[STATED PROBLEM] Quote exactly the lines spanning from the top of the data below to the line that contains "share = (place - index)[..., None]", including both.

-- BEGIN --

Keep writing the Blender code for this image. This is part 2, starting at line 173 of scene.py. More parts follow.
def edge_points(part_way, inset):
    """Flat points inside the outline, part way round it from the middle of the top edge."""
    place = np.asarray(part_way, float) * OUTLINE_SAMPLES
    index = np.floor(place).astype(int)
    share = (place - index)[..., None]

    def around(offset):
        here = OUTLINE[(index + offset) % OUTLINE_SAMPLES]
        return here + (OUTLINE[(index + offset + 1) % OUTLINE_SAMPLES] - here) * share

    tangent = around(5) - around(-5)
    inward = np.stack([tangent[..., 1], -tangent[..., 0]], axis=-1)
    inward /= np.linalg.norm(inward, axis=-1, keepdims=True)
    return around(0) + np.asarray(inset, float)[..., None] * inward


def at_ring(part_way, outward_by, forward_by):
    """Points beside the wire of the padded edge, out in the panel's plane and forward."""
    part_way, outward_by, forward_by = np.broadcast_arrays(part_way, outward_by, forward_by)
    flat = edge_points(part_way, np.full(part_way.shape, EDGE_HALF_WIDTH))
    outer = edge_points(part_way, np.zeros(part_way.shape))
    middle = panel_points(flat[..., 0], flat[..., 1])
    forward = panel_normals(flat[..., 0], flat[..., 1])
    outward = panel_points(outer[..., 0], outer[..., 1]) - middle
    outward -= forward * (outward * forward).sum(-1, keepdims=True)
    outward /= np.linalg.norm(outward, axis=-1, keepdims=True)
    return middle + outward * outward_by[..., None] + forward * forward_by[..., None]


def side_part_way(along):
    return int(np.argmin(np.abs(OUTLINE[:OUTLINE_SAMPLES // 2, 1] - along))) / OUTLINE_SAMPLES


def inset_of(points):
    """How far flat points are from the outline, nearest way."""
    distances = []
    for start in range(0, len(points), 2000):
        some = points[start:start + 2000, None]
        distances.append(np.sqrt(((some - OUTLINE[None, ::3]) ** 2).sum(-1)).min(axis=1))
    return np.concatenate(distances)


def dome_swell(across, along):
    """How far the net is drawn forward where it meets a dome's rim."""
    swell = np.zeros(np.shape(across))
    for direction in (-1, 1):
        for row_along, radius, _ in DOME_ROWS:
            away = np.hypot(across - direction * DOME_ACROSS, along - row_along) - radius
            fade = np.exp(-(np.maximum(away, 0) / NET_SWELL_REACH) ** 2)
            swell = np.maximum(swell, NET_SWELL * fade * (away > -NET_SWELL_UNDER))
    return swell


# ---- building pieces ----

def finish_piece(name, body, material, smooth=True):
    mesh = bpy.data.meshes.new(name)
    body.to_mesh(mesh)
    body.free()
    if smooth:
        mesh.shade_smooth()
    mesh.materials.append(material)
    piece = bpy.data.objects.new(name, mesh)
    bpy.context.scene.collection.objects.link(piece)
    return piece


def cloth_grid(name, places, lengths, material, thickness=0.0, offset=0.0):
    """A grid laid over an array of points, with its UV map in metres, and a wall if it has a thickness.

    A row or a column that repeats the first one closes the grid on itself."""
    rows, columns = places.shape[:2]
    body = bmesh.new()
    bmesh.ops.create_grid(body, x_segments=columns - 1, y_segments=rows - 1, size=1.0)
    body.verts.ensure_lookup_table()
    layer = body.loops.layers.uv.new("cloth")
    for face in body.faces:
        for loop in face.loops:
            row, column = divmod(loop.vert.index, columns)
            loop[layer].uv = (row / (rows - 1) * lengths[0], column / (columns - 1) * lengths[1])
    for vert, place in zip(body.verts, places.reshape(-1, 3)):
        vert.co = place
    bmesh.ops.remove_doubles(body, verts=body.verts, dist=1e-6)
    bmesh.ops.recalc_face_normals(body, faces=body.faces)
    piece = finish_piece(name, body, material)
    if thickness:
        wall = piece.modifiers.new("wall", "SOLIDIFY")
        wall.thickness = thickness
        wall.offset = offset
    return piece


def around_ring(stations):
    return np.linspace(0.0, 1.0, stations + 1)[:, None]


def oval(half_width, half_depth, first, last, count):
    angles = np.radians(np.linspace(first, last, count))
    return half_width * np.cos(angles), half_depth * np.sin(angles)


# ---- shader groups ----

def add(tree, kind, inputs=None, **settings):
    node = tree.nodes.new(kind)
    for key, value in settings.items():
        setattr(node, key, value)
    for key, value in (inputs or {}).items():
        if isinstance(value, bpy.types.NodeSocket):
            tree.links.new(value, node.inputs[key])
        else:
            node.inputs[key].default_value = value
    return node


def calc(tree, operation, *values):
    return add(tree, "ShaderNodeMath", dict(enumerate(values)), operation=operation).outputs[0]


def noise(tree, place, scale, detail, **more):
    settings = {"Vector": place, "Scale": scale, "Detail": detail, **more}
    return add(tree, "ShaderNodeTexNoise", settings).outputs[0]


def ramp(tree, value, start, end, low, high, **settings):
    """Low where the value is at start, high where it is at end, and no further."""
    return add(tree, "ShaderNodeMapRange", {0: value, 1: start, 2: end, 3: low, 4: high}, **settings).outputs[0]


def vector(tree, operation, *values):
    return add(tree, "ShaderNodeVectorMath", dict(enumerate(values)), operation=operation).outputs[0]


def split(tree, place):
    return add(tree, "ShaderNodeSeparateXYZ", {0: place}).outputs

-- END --

[ANSWER FOR THIS EXERCISE]
Keep writing the Blender code for this image. This is part 2, starting at line 173 of scene.py. More parts follow.
def edge_points(part_way, inset):
    """Flat points inside the outline, part way round it from the middle of the top edge."""
    place = np.asarray(part_way, float) * OUTLINE_SAMPLES
    index = np.floor(place).astype(int)
    share = (place - index)[..., None]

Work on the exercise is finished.